A hypothesis is used in an experiment to define the relationship between two variables. The purpose of a hypothesis is to find the answer to a question. A formalized hypothesis will force us to think about what results we should look for in an experiment.

The first variable is called the independent variable. This is the part of the experiment that can be changed and tested. The independent variable happens first and can be considered the cause of any changes in the outcome. The outcome is called the dependent variable. The independent variable in our previous example is not studying for a test. The dependent variable that you are using to measure outcome is your test score.

Let’s use the previous example again to illustrate these ideas. The hypothesis is testable because you will receive a score on your test performance. It is measurable because you can compare test scores received from when you did study and test scores received from when you did not study.

A hypothesis should always:

• Explain what you expect to happen
• Be clear and understandable
• Be testable
• Be measurable
• And contain an independent and dependent variable

Researchers use hypothesis to put down their thoughts directing how the experiment would take place.
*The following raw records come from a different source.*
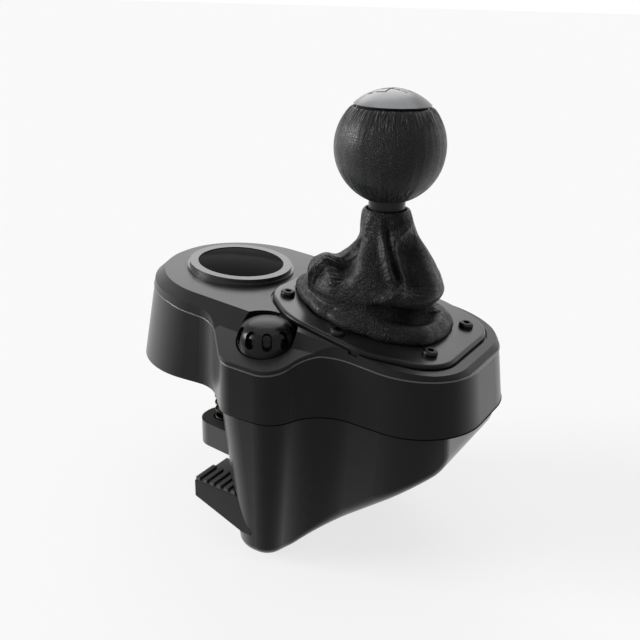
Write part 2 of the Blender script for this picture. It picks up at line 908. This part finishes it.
    def _fold_height(self, fold: Fold, points: np.ndarray, spine: np.ndarray) -> np.ndarray:
        """How far one fold lifts each point: a bell of the distance to its line, faded at the line's ends.

        Args:
            fold: the ridge or groove.
            points: the grid's points, rows by columns by 3.
            spine: the fold's own points on that grid, with the fade in a fourth column.

        Returns:
            The lift, rows by columns.
        """
        gap = np.full(points.shape[:2], np.inf)
        fade = np.zeros(points.shape[:2])
        for x, y, z, share in spine:
            away = np.sqrt(np.sum((points - (x, y, z)) ** 2, -1))
            nearer = away < gap
            gap = np.where(nearer, away, gap)
            fade = np.where(nearer, share, fade)
        return self.boldness * fold.height * fade * np.exp(-((gap / fold.width) ** fold.crest))

    def surface(self) -> tuple[np.ndarray, np.ndarray, np.ndarray]:
        """The folded skin.

        Returns:
            Its points, its normals, and how deep each point lies in a fold, 0 to 1.
        """
        angle = full_turn(self.columns)
        radii, heights = self._rows(angle)
        row = np.linspace(0, len(radii) - 1, (len(radii) - 1) * self.steps + 1)
        out, up = self._through(radii, row), self._through(heights, row)
        points = np.stack([out * np.cos(angle), LEVER_Y + out * np.sin(angle), up], -1)
        normals = grid_normals(points)
        lift = np.zeros(points.shape[:2])
        for fold in self.folds:
            marks = np.array(fold.marks, float)
            marks[:, 0] = np.degrees(np.unwrap(np.radians(marks[:, 0])))
            share = np.linspace(0, 1, self.line_points)
            knots = np.linspace(0, 1, len(marks))
            turn = np.interp(share, knots, marks[:, 0])
            level = np.interp(share, knots, marks[:, 1])
            column = (turn / 360 * self.columns).round().astype(int) % self.columns
            line = points[(level * self.steps).round().astype(int), column]
            ends = np.clip(np.minimum(share, 1 - share) / (0.5 * fold.fade) + 0.15, 0, 1)
            lift += self._fold_height(fold, points, np.column_stack([line, ends]))
        ripple = self._ripples(angle, row)
        held = np.clip((row - 1.5) / 2.0, 0, 1) * np.clip((len(radii) - 3.2 - row) / 1.5, 0, 1)
        lift = (lift + ripple) * held[:, None]
        points = points + normals * lift[..., None]
        normals = grid_normals(points)
        slack = lift - self._soften(lift, self.crease_window)
        depth = np.clip(-slack / self.crease_depth, 0, 1)
        return points, normals, depth

    @staticmethod
    def _soften(field_: np.ndarray, reach: int) -> np.ndarray:
        """The mean of a field over a square window, wrapped round its columns.

        Args:
            field_: rows by columns.
            reach: half the window's width in points.

        Returns:
            The softened field.
        """
        out = field_
        for axis in (0, 1):
            out = np.mean([np.roll(out, shift, axis) for shift in range(-reach, reach + 1)], 0)
        return out

    def _ripples(self, angle: np.ndarray, row: np.ndarray) -> np.ndarray:
        """Small slack waves: eight slanted sines whose phases come from a fixed seed.

        Args:
            angle: the columns' angles.
            row: the rows' numbers.

        Returns:
            The lift, rows by columns.
        """
        dice = np.random.default_rng(7)
        waves = np.zeros((len(row), len(angle)))
        for turns in (5, 7, 9, 12, 15, 19, 23, 29):
            slant, phase = dice.uniform(-1.6, 1.6), dice.uniform(0, 2 * np.pi)
            swell = 0.5 + 0.5 * np.sin(row * dice.uniform(0.5, 1.3) + dice.uniform(0, 6))
            sway = np.sin(turns * angle + slant * row[:, None] + phase)
            waves += (self.ripple / turns) * swell[:, None] * sway
        return waves

    def build(self, finish: bpy.types.Material) -> list[bpy.types.Object]:
        """Make the lower and upper halves, which share one ring and bend one about each axis.

        Args:
            finish: the leather.

        Returns:
            Both pieces.
        """
        points, normals, depth = self.surface()
        cut = self.split_row * self.steps
        halves = (
            ("boot_skirt", slice(0, cut + 1)),
            ("boot_neck", slice(cut, len(points))),
        )
        made = []
        for name, part in halves:
            rows = points[part]
            faces = grid_faces(len(rows), self.columns)
            piece = put_mesh(name, rows.reshape(-1, 3), faces, finish, normals[part].reshape(-1, 3))
            crease = piece.data.attributes.new("crease", "FLOAT", "POINT")
            crease.data.foreach_set("value", depth[part].reshape(-1).astype(np.float32))
            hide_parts("boot")
            made.append(piece)
        tilt = np.array([0.0, -self.saddle_rise, 1.0])
        tilt /= np.linalg.norm(tilt)
        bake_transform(made[0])
        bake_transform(made[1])
        return made


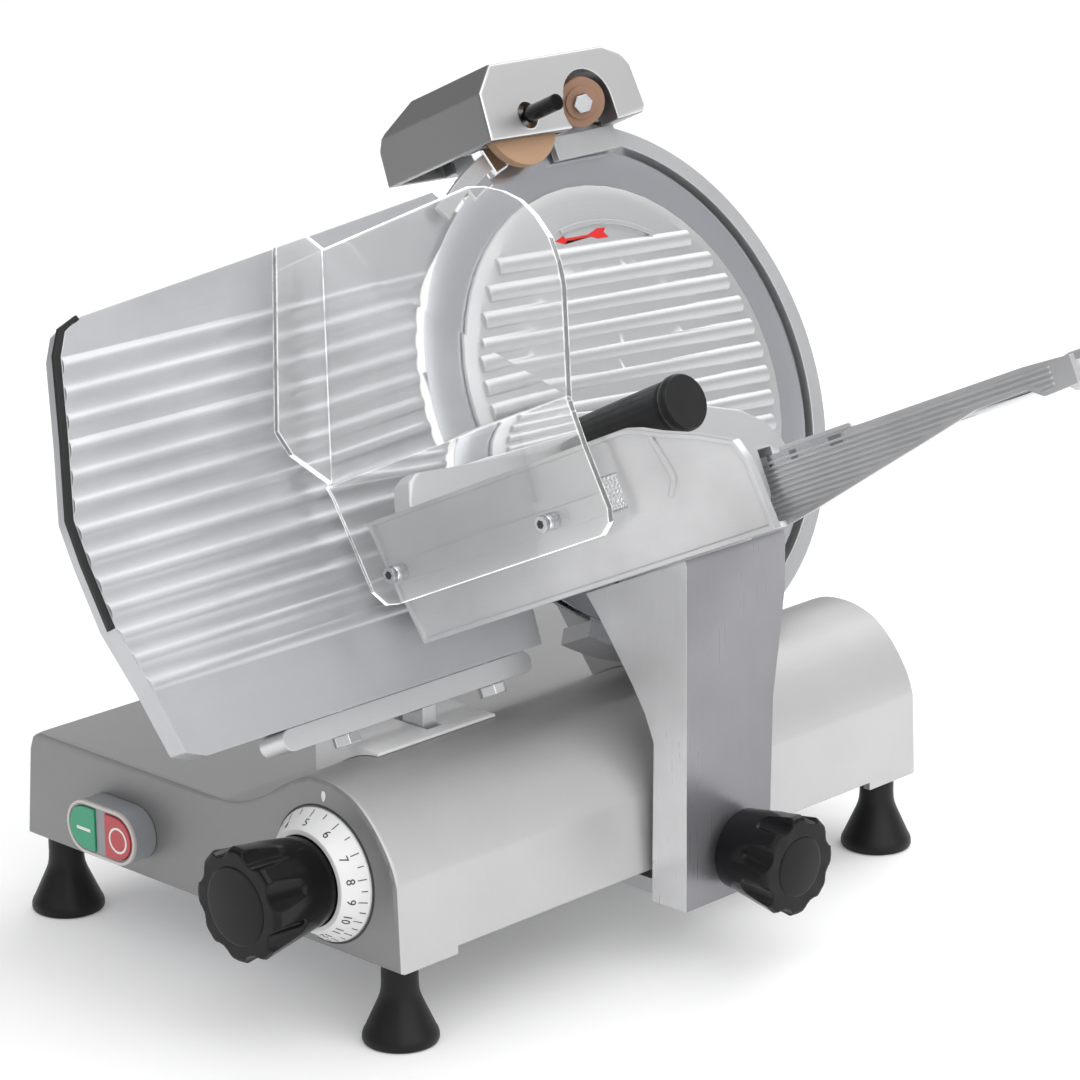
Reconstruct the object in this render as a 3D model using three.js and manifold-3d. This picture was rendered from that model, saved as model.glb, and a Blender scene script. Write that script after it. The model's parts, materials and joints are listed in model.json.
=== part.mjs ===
import * as THREE from 'three';
import { mergeVertices } from 'three/addons/utils/BufferGeometryUtils.js';
import Module from 'manifold-3d';

const wasm = await Module();
wasm.setup();

// Gravity-feed slicer, in millimetres. +X is the operator's right, +Y away from the operator, +Z up.
// The blade, the gauge plate and the tray share one leaned frame on the blade's centre:
// along the machine (x), up the blade's face (y) and out of the blade's face (z).

// Driving sizes
const gap = 0.3;
const runningFit = 0.1;
const overrun = 1.5;
const leanDegrees = 25;
const lean = THREE.MathUtils.degToRad(leanDegrees);
const [quarterTurn, halfTurn, fullTurn] = [90, 180, 360];
const finePitch = 36;
const midPitch = 24;
const coarsePitch = 16;
const powerPitch = 10;

const base = {
  halfWidth: 134, halfLength: 185, height: 123.8, underside: 40, wall: 4, edgeRound: 2.5,
  notchHeight: 4, notchHalfLength: 148, plateEdge: 44, plateThickness: 1.6, bossRadius: 11, bossHeight: 26,
  louvreCount: 8, louvreWidth: 4, louvrePitch: 10, louvreHalf: 44,
};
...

Following are the steps that are involved in the scientific method:

Formation of question

Doing background research

Creation of hypothesis

Designing an experiment

Collection of data

Result analysis

Summarizing the experiment

Communicating the results

Following are the sources of hypothesis:

The resemblance between the phenomenon.

Observations from past studies, present-day experiences and from the competitors.

Scientific theories.

General patterns that influence the thinking process of people.

Let’s consider a hypothesis that many teachers might subscribe to: that students work better on Monday morning than they do on a Friday afternoon (IV=Day, DV=Standard of work).

Now, if we decide to study this by giving the same group of students a lesson on a Monday morning and on a Friday afternoon and then measuring their immediate recall on the material covered in each session we would end up with the following:

The alternative hypothesis states that students will recall significantly more information on a Monday morning than on a Friday afternoon.

The null hypothesis states that there will be no significant difference in the amount recalled on a Monday morning compared to a Friday afternoon. Any difference will be due to chance or confounding factors.

The null hypothesis is, therefore, the opposite of the alternative hypothesis in that it states that there will be no change in behavior.

At this point, you might be asking why we seem so interested in the null hypothesis. Surely the alternative (or experimental) hypothesis is more important?

Well, yes it is. However, we can never 100% prove the alternative hypothesis. What we do instead is see if we can disprove, or reject, the null hypothesis.

If we reject the null hypothesis, this doesn’t really mean that our alternative hypothesis is correct – but it does provide support for the alternative / experimental hypothesis.